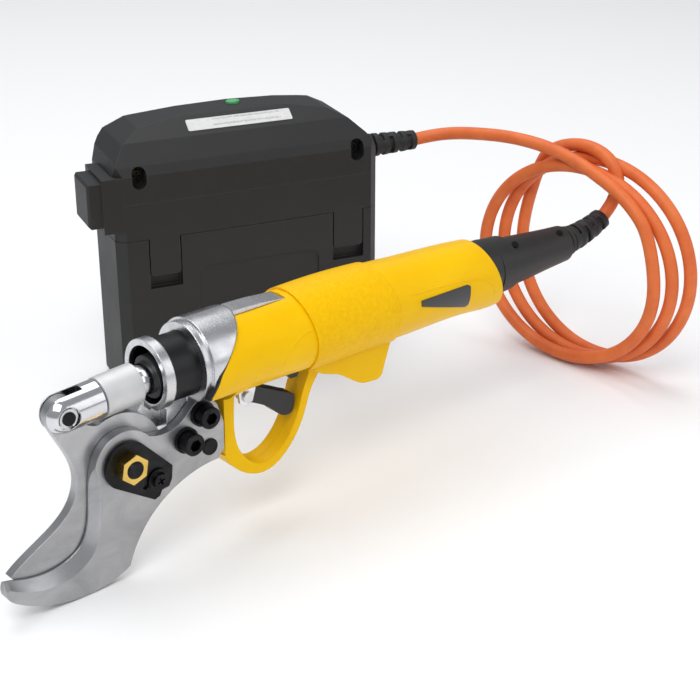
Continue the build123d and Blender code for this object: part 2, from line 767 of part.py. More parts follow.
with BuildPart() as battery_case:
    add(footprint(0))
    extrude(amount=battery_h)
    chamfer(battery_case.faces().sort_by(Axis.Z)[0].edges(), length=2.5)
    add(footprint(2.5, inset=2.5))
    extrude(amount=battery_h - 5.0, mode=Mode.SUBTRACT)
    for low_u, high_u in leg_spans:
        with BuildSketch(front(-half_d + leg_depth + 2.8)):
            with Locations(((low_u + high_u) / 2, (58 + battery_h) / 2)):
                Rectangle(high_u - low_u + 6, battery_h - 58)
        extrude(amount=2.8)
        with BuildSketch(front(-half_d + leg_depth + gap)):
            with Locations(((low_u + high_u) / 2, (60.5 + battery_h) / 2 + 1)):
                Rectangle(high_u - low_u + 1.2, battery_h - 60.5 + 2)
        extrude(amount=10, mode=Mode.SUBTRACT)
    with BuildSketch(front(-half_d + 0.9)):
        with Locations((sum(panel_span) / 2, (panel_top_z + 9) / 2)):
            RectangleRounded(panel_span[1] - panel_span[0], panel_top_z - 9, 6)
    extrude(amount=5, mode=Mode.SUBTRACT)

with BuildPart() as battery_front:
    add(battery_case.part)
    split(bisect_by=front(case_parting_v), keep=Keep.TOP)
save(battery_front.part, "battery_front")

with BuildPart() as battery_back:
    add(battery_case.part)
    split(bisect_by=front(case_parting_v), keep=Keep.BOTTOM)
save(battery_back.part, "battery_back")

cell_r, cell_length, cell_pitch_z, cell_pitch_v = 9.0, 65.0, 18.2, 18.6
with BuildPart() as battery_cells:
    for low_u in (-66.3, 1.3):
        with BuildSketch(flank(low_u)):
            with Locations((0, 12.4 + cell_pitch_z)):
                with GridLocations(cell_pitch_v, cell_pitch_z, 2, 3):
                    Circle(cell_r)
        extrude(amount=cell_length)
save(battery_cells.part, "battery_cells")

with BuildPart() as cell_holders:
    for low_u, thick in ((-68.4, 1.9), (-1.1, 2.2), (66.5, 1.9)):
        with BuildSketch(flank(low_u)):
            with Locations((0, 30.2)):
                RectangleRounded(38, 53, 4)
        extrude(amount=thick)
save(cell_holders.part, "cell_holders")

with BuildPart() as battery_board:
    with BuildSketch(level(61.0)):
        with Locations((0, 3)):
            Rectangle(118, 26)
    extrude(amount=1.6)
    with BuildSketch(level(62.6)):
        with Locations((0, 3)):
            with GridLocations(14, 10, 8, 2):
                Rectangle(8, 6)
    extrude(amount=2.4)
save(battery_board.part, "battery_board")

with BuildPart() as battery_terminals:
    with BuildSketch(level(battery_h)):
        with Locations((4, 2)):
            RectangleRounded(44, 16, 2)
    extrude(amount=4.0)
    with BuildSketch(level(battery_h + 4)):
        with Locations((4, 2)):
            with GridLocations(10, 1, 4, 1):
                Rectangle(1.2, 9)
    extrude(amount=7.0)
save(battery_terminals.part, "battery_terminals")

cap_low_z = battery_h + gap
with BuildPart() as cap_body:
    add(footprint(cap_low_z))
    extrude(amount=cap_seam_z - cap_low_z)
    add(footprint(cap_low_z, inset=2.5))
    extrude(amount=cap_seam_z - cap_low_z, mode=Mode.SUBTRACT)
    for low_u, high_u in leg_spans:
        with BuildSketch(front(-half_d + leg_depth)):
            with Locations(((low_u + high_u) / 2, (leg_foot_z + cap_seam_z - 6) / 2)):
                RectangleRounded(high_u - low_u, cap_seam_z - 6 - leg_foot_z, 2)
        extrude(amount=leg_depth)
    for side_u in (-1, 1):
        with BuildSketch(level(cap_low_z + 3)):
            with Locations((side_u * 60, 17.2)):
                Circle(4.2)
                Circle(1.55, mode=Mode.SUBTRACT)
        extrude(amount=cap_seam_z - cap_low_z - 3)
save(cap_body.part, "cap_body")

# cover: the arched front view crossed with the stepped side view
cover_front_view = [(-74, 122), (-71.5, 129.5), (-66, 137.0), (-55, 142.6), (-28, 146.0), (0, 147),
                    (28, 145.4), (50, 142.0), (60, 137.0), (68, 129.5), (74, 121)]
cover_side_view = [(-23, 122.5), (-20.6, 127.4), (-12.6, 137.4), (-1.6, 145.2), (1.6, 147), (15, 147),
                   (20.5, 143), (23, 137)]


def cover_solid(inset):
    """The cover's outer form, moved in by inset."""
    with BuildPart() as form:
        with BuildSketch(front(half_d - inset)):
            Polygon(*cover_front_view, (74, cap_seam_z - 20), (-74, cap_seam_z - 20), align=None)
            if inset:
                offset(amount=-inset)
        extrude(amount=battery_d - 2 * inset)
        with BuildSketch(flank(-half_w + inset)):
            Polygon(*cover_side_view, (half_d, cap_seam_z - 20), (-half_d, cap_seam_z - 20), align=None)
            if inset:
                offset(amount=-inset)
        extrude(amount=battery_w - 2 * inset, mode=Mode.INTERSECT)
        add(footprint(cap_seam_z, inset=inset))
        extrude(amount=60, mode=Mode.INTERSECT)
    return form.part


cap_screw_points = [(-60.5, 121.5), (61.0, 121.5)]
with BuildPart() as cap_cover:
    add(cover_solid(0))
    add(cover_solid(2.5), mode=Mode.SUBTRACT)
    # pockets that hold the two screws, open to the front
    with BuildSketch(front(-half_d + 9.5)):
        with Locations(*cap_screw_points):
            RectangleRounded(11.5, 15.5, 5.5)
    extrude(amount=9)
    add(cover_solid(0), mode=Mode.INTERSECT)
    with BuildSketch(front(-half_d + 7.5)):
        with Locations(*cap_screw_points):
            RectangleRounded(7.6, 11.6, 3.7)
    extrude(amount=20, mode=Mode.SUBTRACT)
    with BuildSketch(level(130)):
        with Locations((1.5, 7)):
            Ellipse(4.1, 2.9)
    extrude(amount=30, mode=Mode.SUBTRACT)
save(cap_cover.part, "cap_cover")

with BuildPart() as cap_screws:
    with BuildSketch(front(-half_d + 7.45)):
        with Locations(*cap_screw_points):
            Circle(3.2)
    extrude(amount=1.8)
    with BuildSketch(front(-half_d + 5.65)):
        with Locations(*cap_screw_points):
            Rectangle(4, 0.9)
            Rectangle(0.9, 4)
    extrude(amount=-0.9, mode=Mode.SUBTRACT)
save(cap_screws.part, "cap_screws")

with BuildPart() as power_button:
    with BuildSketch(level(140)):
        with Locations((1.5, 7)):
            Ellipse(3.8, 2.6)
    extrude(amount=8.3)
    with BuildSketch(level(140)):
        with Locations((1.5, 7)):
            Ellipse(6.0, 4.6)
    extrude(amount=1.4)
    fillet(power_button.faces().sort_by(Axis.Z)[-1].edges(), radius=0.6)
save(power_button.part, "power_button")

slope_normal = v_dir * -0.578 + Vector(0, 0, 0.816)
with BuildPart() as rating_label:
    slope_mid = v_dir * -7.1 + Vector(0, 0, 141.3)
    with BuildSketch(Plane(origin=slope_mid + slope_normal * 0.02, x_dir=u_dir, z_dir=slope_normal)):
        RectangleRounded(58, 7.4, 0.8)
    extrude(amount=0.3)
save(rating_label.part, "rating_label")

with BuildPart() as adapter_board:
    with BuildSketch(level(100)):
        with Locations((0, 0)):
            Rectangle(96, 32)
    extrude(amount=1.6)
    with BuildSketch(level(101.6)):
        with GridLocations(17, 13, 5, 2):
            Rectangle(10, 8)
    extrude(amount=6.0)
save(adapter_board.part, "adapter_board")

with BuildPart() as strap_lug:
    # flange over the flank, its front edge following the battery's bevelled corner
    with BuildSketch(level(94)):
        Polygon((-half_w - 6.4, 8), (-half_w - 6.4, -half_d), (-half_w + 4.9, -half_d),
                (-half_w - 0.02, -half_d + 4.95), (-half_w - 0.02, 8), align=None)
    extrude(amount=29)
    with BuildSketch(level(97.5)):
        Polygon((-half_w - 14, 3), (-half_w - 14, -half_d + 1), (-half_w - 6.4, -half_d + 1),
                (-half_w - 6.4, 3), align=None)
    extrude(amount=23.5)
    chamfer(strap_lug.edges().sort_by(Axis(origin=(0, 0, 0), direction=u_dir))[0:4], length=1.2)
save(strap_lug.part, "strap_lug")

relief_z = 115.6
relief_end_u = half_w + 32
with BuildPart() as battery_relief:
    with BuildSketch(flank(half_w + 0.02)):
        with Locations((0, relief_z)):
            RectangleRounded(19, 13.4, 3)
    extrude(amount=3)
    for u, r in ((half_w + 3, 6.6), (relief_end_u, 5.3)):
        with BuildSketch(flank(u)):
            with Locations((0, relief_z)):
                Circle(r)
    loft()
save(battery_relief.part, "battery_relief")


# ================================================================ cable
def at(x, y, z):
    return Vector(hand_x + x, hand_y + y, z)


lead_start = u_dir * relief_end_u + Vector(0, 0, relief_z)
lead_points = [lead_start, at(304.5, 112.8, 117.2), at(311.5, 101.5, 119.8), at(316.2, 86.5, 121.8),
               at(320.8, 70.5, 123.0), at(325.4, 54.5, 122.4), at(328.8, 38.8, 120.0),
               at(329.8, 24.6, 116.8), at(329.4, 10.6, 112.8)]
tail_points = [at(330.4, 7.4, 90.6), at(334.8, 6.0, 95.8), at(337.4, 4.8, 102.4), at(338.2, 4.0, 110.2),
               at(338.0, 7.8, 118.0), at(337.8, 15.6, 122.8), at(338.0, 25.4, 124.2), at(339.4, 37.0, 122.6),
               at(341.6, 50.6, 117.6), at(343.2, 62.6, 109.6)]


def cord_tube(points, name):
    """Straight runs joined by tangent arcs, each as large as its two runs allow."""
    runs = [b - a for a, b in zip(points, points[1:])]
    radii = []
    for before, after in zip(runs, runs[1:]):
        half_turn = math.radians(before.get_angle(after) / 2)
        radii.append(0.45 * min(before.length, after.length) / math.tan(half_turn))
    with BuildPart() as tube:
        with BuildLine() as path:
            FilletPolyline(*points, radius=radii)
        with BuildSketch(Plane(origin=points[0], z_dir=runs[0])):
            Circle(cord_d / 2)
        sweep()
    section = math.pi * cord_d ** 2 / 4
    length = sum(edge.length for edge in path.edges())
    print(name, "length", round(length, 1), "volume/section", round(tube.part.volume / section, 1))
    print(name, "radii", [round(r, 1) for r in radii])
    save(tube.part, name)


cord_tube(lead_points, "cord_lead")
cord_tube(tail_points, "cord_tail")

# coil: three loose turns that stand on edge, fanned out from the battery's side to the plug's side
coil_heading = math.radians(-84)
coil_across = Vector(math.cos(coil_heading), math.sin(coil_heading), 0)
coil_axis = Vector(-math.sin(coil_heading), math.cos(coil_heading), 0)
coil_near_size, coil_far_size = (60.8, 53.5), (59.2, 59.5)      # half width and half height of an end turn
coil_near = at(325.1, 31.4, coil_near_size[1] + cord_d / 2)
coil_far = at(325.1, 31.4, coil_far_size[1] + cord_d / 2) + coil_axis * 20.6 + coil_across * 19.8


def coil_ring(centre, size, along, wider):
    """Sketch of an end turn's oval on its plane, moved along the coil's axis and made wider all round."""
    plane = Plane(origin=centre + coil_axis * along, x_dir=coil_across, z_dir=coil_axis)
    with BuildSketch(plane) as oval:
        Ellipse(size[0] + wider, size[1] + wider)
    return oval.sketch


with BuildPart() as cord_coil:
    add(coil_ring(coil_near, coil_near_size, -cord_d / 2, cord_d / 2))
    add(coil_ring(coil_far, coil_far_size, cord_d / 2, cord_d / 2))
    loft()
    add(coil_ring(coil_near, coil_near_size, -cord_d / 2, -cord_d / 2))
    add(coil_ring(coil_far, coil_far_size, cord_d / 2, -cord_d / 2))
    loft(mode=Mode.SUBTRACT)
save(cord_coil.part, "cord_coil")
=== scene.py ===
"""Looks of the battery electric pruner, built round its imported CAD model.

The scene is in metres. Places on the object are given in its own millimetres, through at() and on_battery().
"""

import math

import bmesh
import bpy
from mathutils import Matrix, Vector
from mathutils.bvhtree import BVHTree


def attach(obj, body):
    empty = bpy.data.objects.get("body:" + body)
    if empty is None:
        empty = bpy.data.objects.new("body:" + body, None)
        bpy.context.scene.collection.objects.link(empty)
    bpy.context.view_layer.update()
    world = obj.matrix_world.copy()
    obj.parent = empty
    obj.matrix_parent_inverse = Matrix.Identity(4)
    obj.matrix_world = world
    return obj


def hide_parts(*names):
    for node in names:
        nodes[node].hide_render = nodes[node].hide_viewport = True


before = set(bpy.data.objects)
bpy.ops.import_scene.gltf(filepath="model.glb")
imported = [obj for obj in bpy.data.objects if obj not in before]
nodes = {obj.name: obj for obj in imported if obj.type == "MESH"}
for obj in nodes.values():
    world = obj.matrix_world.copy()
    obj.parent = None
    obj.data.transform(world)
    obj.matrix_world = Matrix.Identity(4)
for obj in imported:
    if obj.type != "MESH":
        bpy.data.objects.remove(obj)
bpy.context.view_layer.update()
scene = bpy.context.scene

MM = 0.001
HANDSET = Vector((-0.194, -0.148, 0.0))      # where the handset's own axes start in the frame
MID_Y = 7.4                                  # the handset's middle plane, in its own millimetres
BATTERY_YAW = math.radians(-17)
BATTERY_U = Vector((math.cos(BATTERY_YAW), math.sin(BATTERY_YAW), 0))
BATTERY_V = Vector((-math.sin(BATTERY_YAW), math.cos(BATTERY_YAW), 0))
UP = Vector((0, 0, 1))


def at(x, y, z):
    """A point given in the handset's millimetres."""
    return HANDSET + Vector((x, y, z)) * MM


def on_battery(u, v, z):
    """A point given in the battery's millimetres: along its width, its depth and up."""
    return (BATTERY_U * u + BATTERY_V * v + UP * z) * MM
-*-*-
Starting with the line that contains "coil_near = at(325.1, 31.4, coil_near_size[1]", repeat each line exactly, and stop once the line that contains "obj.matrix_world = Matrix.Identity(4)" has been repeated.

coil_near = at(325.1, 31.4, coil_near_size[1] + cord_d / 2)
coil_far = at(325.1, 31.4, coil_far_size[1] + cord_d / 2) + coil_axis * 20.6 + coil_across * 19.8


def coil_ring(centre, size, along, wider):
    """Sketch of an end turn's oval on its plane, moved along the coil's axis and made wider all round."""
    plane = Plane(origin=centre + coil_axis * along, x_dir=coil_across, z_dir=coil_axis)
    with BuildSketch(plane) as oval:
        Ellipse(size[0] + wider, size[1] + wider)
    return oval.sketch


with BuildPart() as cord_coil:
    add(coil_ring(coil_near, coil_near_size, -cord_d / 2, cord_d / 2))
    add(coil_ring(coil_far, coil_far_size, cord_d / 2, cord_d / 2))
    loft()
    add(coil_ring(coil_near, coil_near_size, -cord_d / 2, -cord_d / 2))
    add(coil_ring(coil_far, coil_far_size, cord_d / 2, -cord_d / 2))
    loft(mode=Mode.SUBTRACT)
save(cord_coil.part, "cord_coil")
=== scene.py ===
"""Looks of the battery electric pruner, built round its imported CAD model.

The scene is in metres. Places on the object are given in its own millimetres, through at() and on_battery().
"""

import math

import bmesh
import bpy
from mathutils import Matrix, Vector
from mathutils.bvhtree import BVHTree


def attach(obj, body):
    empty = bpy.data.objects.get("body:" + body)
    if empty is None:
        empty = bpy.data.objects.new("body:" + body, None)
        bpy.context.scene.collection.objects.link(empty)
    bpy.context.view_layer.update()
    world = obj.matrix_world.copy()
    obj.parent = empty
    obj.matrix_parent_inverse = Matrix.Identity(4)
    obj.matrix_world = world
    return obj


def hide_parts(*names):
    for node in names:
        nodes[node].hide_render = nodes[node].hide_viewport = True


before = set(bpy.data.objects)
bpy.ops.import_scene.gltf(filepath="model.glb")
imported = [obj for obj in bpy.data.objects if obj not in before]
nodes = {obj.name: obj for obj in imported if obj.type == "MESH"}
for obj in nodes.values():
    world = obj.matrix_world.copy()
    obj.parent = None
    obj.data.transform(world)
    obj.matrix_world = Matrix.Identity(4)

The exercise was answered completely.